If I'm going to 'feel sick' about anything it would be about starving children, mistreated people and animals, illegal and pointless wars and the incompetent bunch of politicians who are now in charge of the destinies of the UK and Spain.

Being robbed of jewelry, silverware etc. isn't good, true. But to allow the thief to rob your peace of mind...no way.


----------



## mrypg9

smurray said:


> You are clearly of the balanced view that I would like to see more of. I did comment on a couple of mrypg9's posts because they didn't seem logical or fair to me.
> 
> QUOTE]
> 
> 
> There is no balanced view in this. You either are bothered by burglaries to the point where it would send you home or prevent you coming or you are not. I'm not.
> 
> Where's the lack of logic? And you can search every post I have made on this Forum and you will not find a single one where I 'run down' the UK.
> 
> I have always been balanced and fair in my comments on the UK. No way do I wish to return but that is my personal preference. That's all.


----------



## smurray

mrypg9 said:


> We've been burgled many times in the UK. I too have had my personal things rummaged through. The result was to send me out to buy some more respectable underwear, after seeing my old and tatty bras and knickers strewn over the bedroom floor.. I have also had scumbags try to mug me five times. I may be no spring chicken but I fight back.

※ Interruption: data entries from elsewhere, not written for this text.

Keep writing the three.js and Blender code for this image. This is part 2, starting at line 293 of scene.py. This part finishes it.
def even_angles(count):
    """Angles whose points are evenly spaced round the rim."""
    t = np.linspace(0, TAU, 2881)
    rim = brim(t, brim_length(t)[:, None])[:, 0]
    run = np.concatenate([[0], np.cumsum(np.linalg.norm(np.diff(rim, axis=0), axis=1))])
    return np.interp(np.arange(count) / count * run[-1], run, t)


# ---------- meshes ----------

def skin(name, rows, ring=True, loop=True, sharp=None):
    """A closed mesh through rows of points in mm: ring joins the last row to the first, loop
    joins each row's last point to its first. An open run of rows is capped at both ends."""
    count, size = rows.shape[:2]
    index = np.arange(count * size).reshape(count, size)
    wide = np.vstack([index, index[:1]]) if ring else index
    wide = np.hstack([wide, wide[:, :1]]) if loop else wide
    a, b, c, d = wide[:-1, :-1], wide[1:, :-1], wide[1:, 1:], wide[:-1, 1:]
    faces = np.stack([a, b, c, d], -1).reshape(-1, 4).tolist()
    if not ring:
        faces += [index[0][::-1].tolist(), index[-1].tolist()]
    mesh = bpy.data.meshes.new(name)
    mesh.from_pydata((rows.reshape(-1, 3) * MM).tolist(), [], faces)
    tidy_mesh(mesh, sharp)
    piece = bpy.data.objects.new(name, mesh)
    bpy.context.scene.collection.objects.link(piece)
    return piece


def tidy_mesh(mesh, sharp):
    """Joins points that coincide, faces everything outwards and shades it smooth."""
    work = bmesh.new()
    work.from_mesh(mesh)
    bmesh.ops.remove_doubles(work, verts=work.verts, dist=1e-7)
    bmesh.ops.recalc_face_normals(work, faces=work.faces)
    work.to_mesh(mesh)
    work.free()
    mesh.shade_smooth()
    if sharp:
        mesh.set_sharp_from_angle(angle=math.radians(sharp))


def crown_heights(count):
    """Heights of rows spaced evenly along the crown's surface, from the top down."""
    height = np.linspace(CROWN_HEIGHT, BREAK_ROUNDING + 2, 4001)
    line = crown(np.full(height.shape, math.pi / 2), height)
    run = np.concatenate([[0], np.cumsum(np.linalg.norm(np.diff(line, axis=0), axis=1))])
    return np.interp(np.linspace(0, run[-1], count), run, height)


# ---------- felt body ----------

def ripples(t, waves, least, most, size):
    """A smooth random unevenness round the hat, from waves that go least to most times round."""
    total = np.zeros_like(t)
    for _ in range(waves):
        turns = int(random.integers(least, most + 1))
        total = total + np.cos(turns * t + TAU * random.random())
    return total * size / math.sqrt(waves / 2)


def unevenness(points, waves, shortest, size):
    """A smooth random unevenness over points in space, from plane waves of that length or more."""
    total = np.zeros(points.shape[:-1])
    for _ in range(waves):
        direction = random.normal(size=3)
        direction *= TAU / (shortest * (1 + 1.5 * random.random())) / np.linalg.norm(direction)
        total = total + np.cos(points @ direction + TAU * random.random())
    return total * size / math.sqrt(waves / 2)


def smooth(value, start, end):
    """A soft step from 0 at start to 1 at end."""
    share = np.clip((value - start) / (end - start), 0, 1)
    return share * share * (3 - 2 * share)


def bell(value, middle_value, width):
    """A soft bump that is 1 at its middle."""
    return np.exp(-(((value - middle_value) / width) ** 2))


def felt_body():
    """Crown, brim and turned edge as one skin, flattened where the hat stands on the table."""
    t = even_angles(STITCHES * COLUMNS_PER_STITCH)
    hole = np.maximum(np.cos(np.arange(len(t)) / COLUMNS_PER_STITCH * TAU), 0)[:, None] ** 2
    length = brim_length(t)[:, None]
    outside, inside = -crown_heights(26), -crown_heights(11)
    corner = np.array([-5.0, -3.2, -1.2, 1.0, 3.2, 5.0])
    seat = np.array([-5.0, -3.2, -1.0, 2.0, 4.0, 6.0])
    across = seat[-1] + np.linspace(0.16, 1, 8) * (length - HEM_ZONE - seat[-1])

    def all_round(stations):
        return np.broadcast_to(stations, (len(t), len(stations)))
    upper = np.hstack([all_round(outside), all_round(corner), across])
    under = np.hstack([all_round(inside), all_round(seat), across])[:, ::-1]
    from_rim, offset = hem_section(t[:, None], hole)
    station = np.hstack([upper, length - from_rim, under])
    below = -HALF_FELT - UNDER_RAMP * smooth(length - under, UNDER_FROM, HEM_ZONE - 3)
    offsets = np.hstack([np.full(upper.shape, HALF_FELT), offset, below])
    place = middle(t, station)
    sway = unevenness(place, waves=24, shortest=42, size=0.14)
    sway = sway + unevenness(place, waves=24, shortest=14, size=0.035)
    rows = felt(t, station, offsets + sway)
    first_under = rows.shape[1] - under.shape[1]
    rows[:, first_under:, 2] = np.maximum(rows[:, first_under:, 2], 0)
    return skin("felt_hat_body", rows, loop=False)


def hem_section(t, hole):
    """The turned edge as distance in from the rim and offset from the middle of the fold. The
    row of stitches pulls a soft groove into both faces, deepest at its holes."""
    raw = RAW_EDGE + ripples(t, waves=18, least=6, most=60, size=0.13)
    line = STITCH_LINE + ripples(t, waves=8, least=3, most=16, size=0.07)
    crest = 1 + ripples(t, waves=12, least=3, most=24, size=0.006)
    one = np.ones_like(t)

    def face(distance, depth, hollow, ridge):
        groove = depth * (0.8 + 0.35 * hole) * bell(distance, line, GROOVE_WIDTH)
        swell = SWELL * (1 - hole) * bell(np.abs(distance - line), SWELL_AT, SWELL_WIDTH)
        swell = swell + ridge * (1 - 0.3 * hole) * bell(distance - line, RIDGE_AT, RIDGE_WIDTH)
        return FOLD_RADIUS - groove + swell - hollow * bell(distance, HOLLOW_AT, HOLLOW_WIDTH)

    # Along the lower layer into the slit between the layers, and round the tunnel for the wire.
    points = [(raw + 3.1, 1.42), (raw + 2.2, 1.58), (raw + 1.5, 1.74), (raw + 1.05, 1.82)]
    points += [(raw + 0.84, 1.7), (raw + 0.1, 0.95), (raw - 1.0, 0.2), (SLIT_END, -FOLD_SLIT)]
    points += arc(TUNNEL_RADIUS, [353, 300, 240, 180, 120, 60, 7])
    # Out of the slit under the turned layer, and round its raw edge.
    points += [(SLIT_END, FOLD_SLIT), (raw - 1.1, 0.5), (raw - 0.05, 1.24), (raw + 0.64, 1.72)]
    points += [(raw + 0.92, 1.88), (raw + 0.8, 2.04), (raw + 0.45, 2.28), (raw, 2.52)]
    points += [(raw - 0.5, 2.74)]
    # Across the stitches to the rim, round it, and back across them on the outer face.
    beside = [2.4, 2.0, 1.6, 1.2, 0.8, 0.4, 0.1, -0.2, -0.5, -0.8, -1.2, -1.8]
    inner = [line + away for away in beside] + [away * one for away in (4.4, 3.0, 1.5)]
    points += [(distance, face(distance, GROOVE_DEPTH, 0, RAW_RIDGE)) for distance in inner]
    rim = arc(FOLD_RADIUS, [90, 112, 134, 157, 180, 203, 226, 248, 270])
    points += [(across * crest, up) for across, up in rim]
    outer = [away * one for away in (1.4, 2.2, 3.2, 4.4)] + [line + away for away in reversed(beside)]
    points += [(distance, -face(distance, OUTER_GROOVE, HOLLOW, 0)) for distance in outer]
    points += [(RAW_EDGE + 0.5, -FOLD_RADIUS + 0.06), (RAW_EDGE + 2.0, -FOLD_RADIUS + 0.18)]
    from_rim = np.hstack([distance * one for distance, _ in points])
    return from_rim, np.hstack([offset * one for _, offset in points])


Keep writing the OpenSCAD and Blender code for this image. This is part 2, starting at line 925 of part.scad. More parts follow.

I certainly did not see myself as 'violated'. Rape is a violation, not having a few hundred euro and an IPod stolen.
> I have no intention of adding a 'ruined' life to the list of items stolen.
> Neither have I any need to 'justify' my decision to leave the UK. For the record, I do think the UK is in a bad way and yes, it is broken and ineptly run, rotten from the top down. It seems every institution, whether the police, the NHS, Parliament, the banks, the BBC is either hopelessly inefficient or corrupt or both. But I also see evidence of these things in many countries and there are very many good and positive things about the UK.
> 
> If I'm going to 'feel sick' about anything it would be about starving children, mistreated people and animals, illegal and pointless wars and the incompetent bunch of politicians who are now in charge of the destinies of the UK and Spain.
> 
> Being robbed of jewelry, silverware etc. isn't good, true. But to allow the thief to rob your peace of mind...no way.


Well if you are able to shrug it off so easily then more power to you (and I genuinely mean this) but I guess having been burgled so many times, you will inevitably become hardened to it. Perhaps most people would, but I'm sure the first time it happens it must be devastating and not everyone has the strength of character to move on so quickly from it, especially those who live alone. By the way, I too feel sick about starving children, mistreated people and animals, corrupt politicians etc etc, but it doesn't change the fact that I would feel violated at someone invading my personal 'space' and belongings.

I didn't realise that you had been burgled many times in the UK too so I'm sorry if you mentioned that previously and I missed it. I have to be honest, my first reaction was that you are either very unlucky or not very careful (ie leaving keys in doors being a case in point). As I assumed that not all of your neighbours in Norwich had been burgled, I thought it reasonable to also assume that someone would feel safer there than in Spain where each and every one of your neighbours had been burgled. 

Although I quoted you I wasn't really singling you out as someone who had 'run the UK down'. However you have pretty much said the UK is broken anyway. These institutions that you mention are certainly inefficient, I'll give you that, and yes, of course, there is corruption, but on balance I do believe that you can find examples of inefficiency and corruption in almost every institution in every country, and in many cases far worse than the UK. 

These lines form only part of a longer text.